Along with evangelical pioneers like Kantzer, Henry, and Billy Graham, Culver and his generation kept the faith and trained up the generation of Baby Boomers that has largely trained so many of us “young, restless, Reformed” types. “Remember your leaders” (Hebrews 13:7) is a fitting charge to those of us so prone to chronological snobbery, so prone to forget that the gospel truly is an old, old story that has transformed not only our peers and parents, but Culver’s generation, and then 1900 more years before him.
Culver is 64 years my elder, and one of the last surviving members of a generation different from mine in many ways, and yet as we talked, our hearts were profoundly knit together in the Scriptures, the gospel, the absolute sovereignty of God, and the one who is the same yesterday, today, and forever.

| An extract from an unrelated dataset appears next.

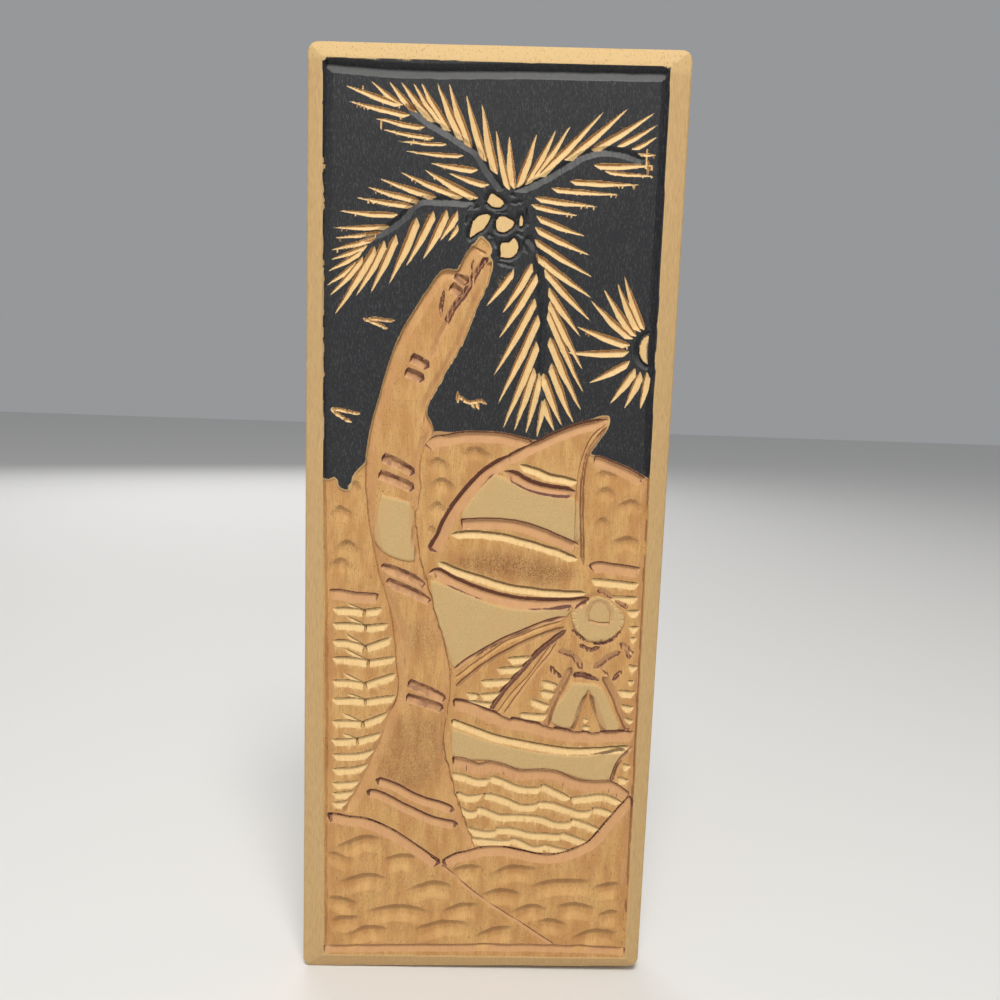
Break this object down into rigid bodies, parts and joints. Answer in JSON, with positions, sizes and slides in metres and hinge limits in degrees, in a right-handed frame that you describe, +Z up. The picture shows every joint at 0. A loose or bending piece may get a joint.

It’s deeply comforting to know that the truths about God we hold dear aren’t only held by a group of born-again Boomers ahead of us, but were held by men like Culver, born 30 years before the Pipers and Carsons. And Culver’s still living to provide evidence — at least for Tony and me — how an age difference of over six decades can be bridged so quickly by having the unchanging Jesus in common.
And it was beautiful to see a saint who it seems has grown warm and gracious with age, rather than narrow, cold, and stern. May God increase his tribe.